Back In The Day: Lipstick

Back In The Day: Lipstick

Of all the hundreds of makeup products saturating the market and lining store aisles today, by far the product with the longest history and greatest reputation is lip makeup. Whether in the form of sticks, powders, pencils or paints, humans have been coloring their lips for at least 5,000 years, since the age of ancient Sumeria. Lip color has been in style for nearly all of human history, in nearly every corner of the world.

When someone today thinks of lipstick worn long ago, their mind probably conjures up the image of a geisha with a white face and blood red lips, and there’s a good reason that image is so enduring. Japanese cosmetics were, for centuries, among the most striking and refined in the world. The bright red lip color worn by noblewomen mystified the more conservative Westerners and cemented Japan’s role as a powerhouse in the beauty industry.

Japanese people had been applying red pigments to their faces since at least the Kofun period, between 300 and 710 A.D. One particular formula that would come to define Japanese lipstick dates back to the Heian period, between the years 794 and 1195 A.D. This particular formula was made from safflowers, or benibana. Safflowers are a bright yellow flower, containing 99% yellow pigment, and a mere 1% red pigment. It’s that 1%, called beni, that lipstick makers painstakingly extracted from the petals in search of the coveted deep red color.

The process of extracting the red pigment is labor-intensive and time-consuming. The safflower blooms are picked by hand, usually in late spring. Then they are crushed up and dried into cakes, which are then soaked in water. An alkaline solution is added to the mixture, and then the mixture is pressed to extract the excess liquid. Then an acidic solution is added to crystallize the red pigment. The result is a muddy substance that can be painted into the signature small bowls, called ochoko, where it dries to a brilliant iridescent green. In this form, it’s known as komachi beni. A single komachi beni bowl holding between 40 and 50 applications takes about two thousand safflowers to produce. With all the work that goes into creating beni, it’s no wonder the product was a luxury item for hundreds of years.

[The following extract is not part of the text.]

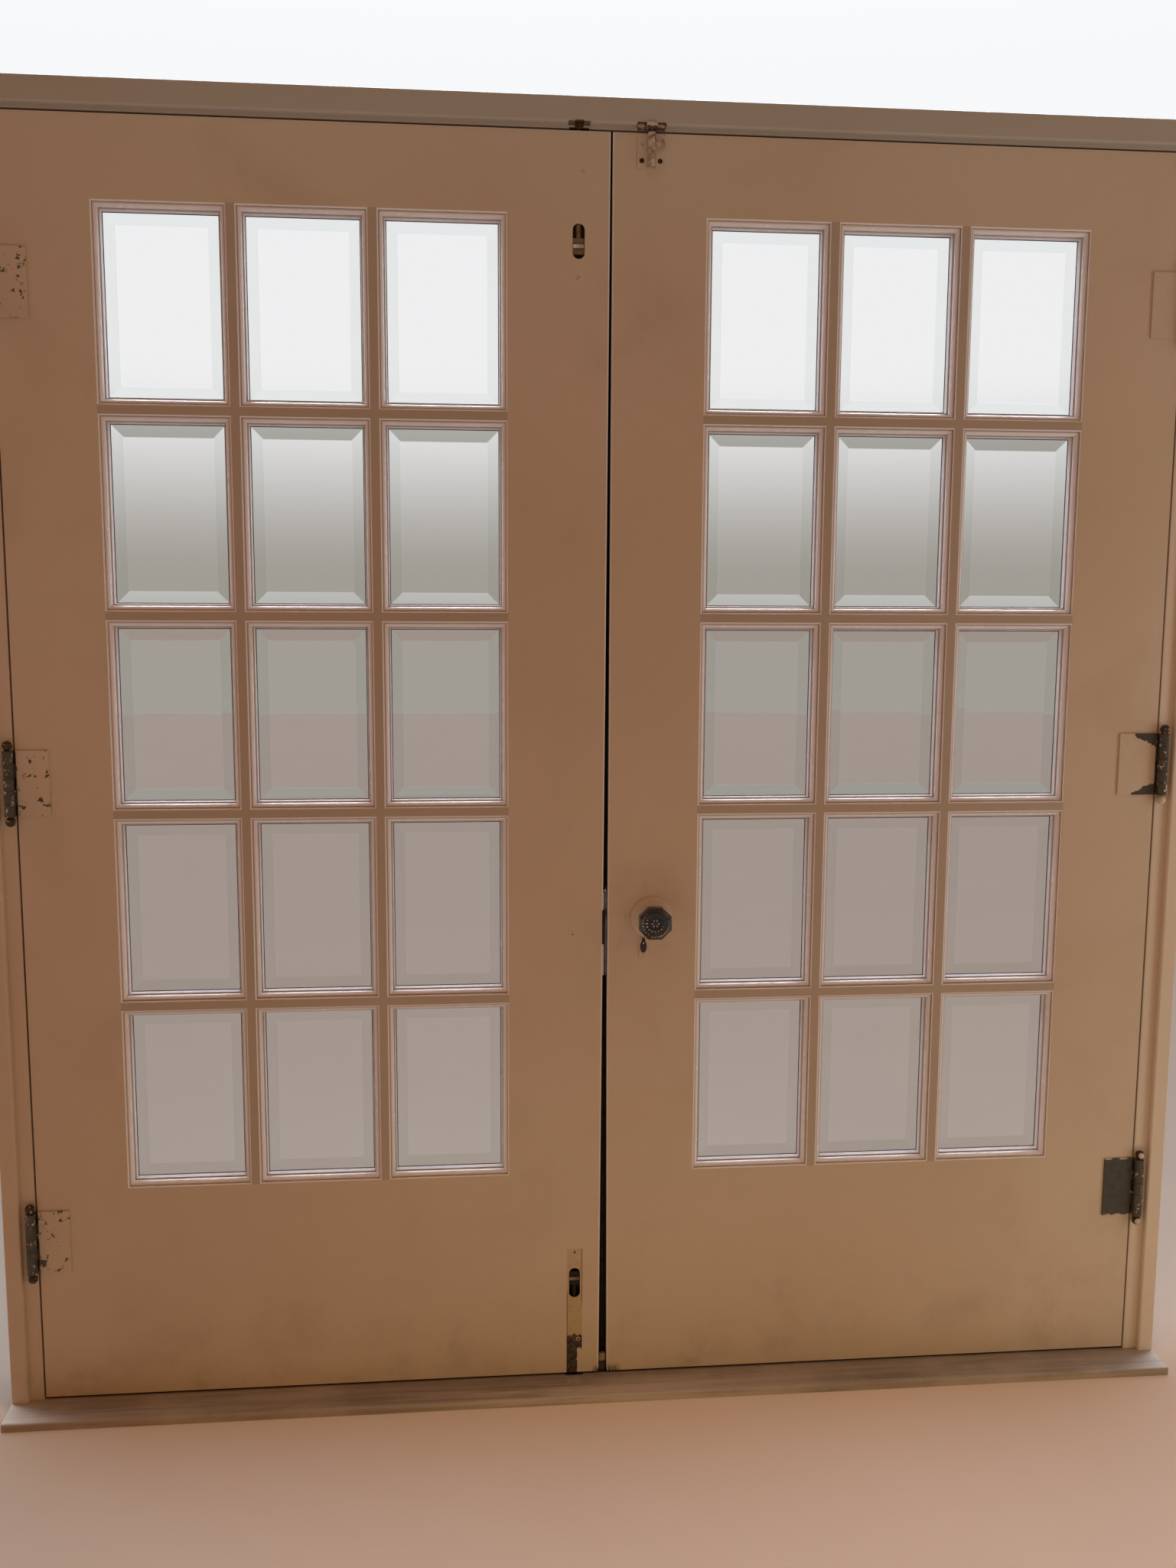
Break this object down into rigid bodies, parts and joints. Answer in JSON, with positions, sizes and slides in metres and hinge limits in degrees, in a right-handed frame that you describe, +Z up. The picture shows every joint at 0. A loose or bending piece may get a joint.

So after all that, how is beni applied? Traditionally, the wearer wets a brush and stirs it lightly in the lacquered bowl to loosen up and moisten the pigment. Once on the brush, it’s ready to apply. Beni was most often applied to the lips, and it could be applied in a single swipe for a pink tint, or more commonly in several layers for the popular blood red color. Beni would also be applied to the cheeks as rouge, or for geisha, to the eyes underneath their black eye makeup for a pop of scarlet.

Speaking of geisha, they had—or technically, still have—a whole language spoken with the application of beni. Typically, apprentice geisha, called maiko, apply beni only to their lower lip. Maiko also wear beni around their eyes more often than more experienced geisha. Even once a geisha is fully fledged and can apply beni to both lips, she will never apply it like Westerners do, over her whole lip. Instead, geisha underline their lips in meticulous shapes to give the impression of a flower bud.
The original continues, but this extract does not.